Are there documented cases where Tor use alone led to criminal charges or service termination by ISPs?
Executive summary
Tor use by itself has rarely been the sole legal basis for criminal prosecution in public reporting; documented law‑enforcement actions more commonly involve relays being mistaken for originators of traffic, arrests tied to content revealed through operational mistakes or exploits, or potential civil/criminal exposure for relay operators who monitor traffic [1] [2] [3]. ISPs have threatened or flagged Tor use and some relay operators have been raided or arrested, but the sources do not show a clear catalogue of prosecutions or routine service terminations based solely on a customer running or using Tor [1] [4] [5].
1. What "Tor use alone" means—and why that distinction matters
The user’s question separates two things: mere use of the Tor client to browse versus operating Tor infrastructure or committing an underlying crime; legal risk profiles differ sharply between those roles. Relay operators assume distinct legal questions because exit traffic can look like it originates from their IP and because actively monitoring or logging traffic can create specific wiretap or disclosure liabilities under U.S. law, according to the Tor Project’s and EFF’s legal guidance for relay operators [1] [2]. Ordinary Tor users benefit from layered anonymity protections that make attribution harder, but that does not make them immune from investigation when other evidence or technical mistakes appear.
2. Documented law‑enforcement actions tied to relays and mistaken attribution
There are documented incidents where police seized equipment or suspected relay operators because illicit traffic appeared to come from their IP address; the Tor Project and EFF cite multiple examples including a 2016 Seattle police raid on a privacy activist running an exit relay and the Russian arrest of mathematics instructor Dmitry Bogatov, who was later cleared [1] [2]. Those cases show that operating an exit relay can draw enforcement attention and, in some jurisdictions, lead to raids or arrests—though outcomes vary and some accused operators have been exonerated [1] [2].
3. Prosecutions that involved Tor—but not necessarily “Tor use alone”
High‑profile criminal cases connected to Tor usually involve identification of criminal content or operational compromises, not prosecution for mere use of the network. Wikipedia’s Tor history notes instances where flaws in client software or associated applications (for example, a Flash exploit) exposed user IPs and led to prosecutions in child‑exploitation investigations; these prosecutions targeted underlying criminal acts revealed through deanonymization, not the abstract act of running Tor [3]. Similarly, reporting on federal child‑pornography cases references arrests and searches tied to alleged receipt or distribution of illegal material via Tor, indicating prosecutions are for the underlying offense rather than for using Tor itself [6].

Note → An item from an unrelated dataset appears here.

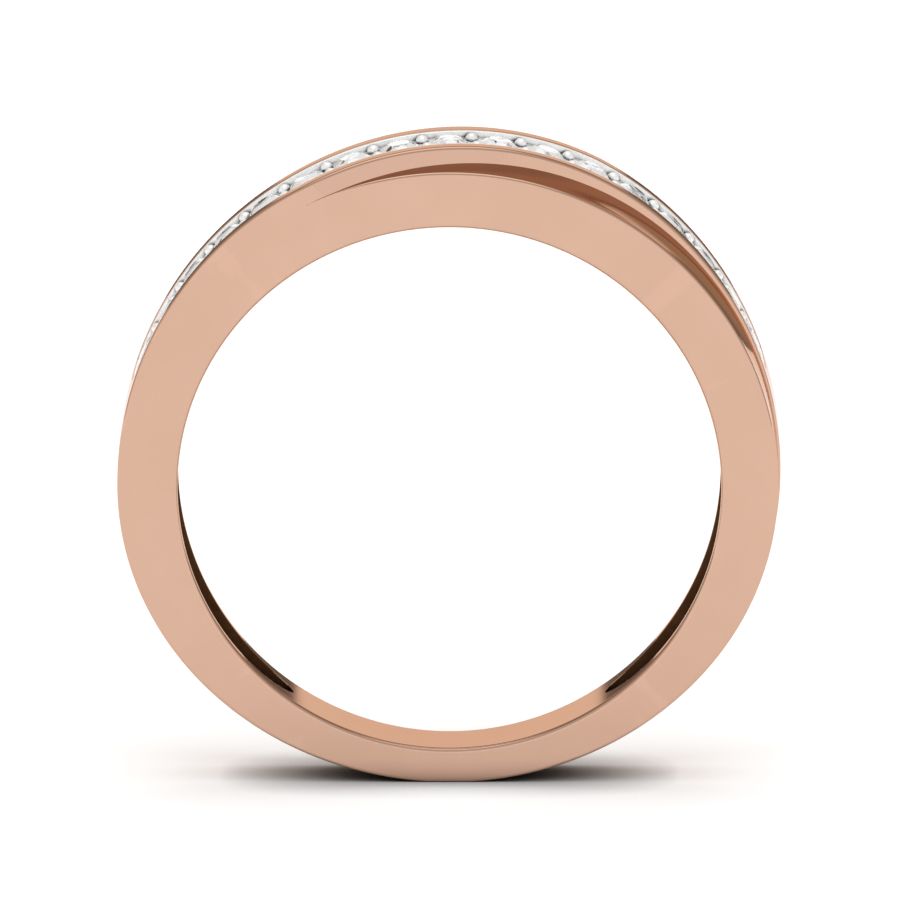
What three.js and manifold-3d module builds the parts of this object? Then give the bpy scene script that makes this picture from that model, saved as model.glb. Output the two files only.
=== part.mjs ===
// A bypass wedding band: a plain ribbon and a raised, stone-set ribbon that crosses over it.
// Millimetres, +Z up. The ring stands on its edge on Z = 0 with its finger axis along Y.
// Angles run from the top of the ring towards +X. The front is the -Y side. The band looks the
// same after half a turn about Z, so the back follows from the front: y(angle) = -y(-angle).
import * as THREE from 'three';
import { mergeVertices } from 'three/addons/utils/BufferGeometryUtils.js';
import Module from 'manifold-3d';

const wasm = await Module();
wasm.setup();

// The round outline of the band.
const FINGER_RADIUS = 8.65;
const OUTER_HALF_WIDTH = 10.575;
const OUTER_HALF_HEIGHT = 9.89;
const OUTER_CENTRE_RISE = 0.1;

// The lowest part is flattened a little, so that the ring stands on its edge.
const AXIS_HEIGHT = 9.77;

// The two side faces are flat and lean apart towards the top.
const HALF_WIDTH_AT_AXIS = 1.645;
const SIDE_TAPER = 0.0516;
const INNER_FILLET = 0.14;
const OUTER_FILLET = 0.12;

// The raised ribbon: how far it rises at the top, and how its front edge drifts to the back.
const RIBBON_RISE = 1.156;
const EDGE_SHIFT = 1.95;
const EDGE_CLEAR = 0.35;
const EDGE_START = -50;
const EDGE_END = 40;

// The wall below that edge: tall on the left, low on the right, fading out below the sides.
const WALL_LOW = 0.08;
const WALL_EXTRA = 0.52;
const WALL_DROP_START = -20;
const WALL_DROP_END = 75;
const WALL_FADE_START = 90;
const WALL_FADE_END = 130;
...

4. ISPs: threats, scrutiny, and the thin public record on outright terminations
Consumer ISPs can see that a customer is using Tor and may treat that activity as suspicious, particularly if the user is unique in their area, which can increase scrutiny [5]. Public reporting records threats by ISPs like Comcast that they would cut service to customers using Tor, but comprehensive public evidence of systematic service terminations solely for Tor use is sparse in the provided sources [4]. Forum posts and security commentary also note that running relay software may violate consumer ISP terms (servers or services), creating business‑plan or subscription conflicts, but such reports are anecdotal or advisory rather than formal legal findings [7].
5. Bottom line, caveats, and where the record is thin
The documents and reporting provided establish that running Tor relays can lead to raids, seizures, arrests, and legal exposure—especially if an operator logs traffic or if law enforcement misattributes exit traffic—and that Tor users can be deanonymized by exploits and then prosecuted for unrelated crimes revealed by that deanonymization [1] [2] [3] [6]. They do not, however, present a clear, documented pattern of prosecutions for mere, law‑abiding use of the Tor client alone or widespread ISP disconnections purely for Tor usage; available sources are explicit about legal uncertainties and advise caution, and they highlight factual gaps across jurisdictions [1] [2] [5]. Where precise, jurisdiction‑level records of prosecutions or termination notices are required, the current reporting is limited and would require further case‑by‑case legal research.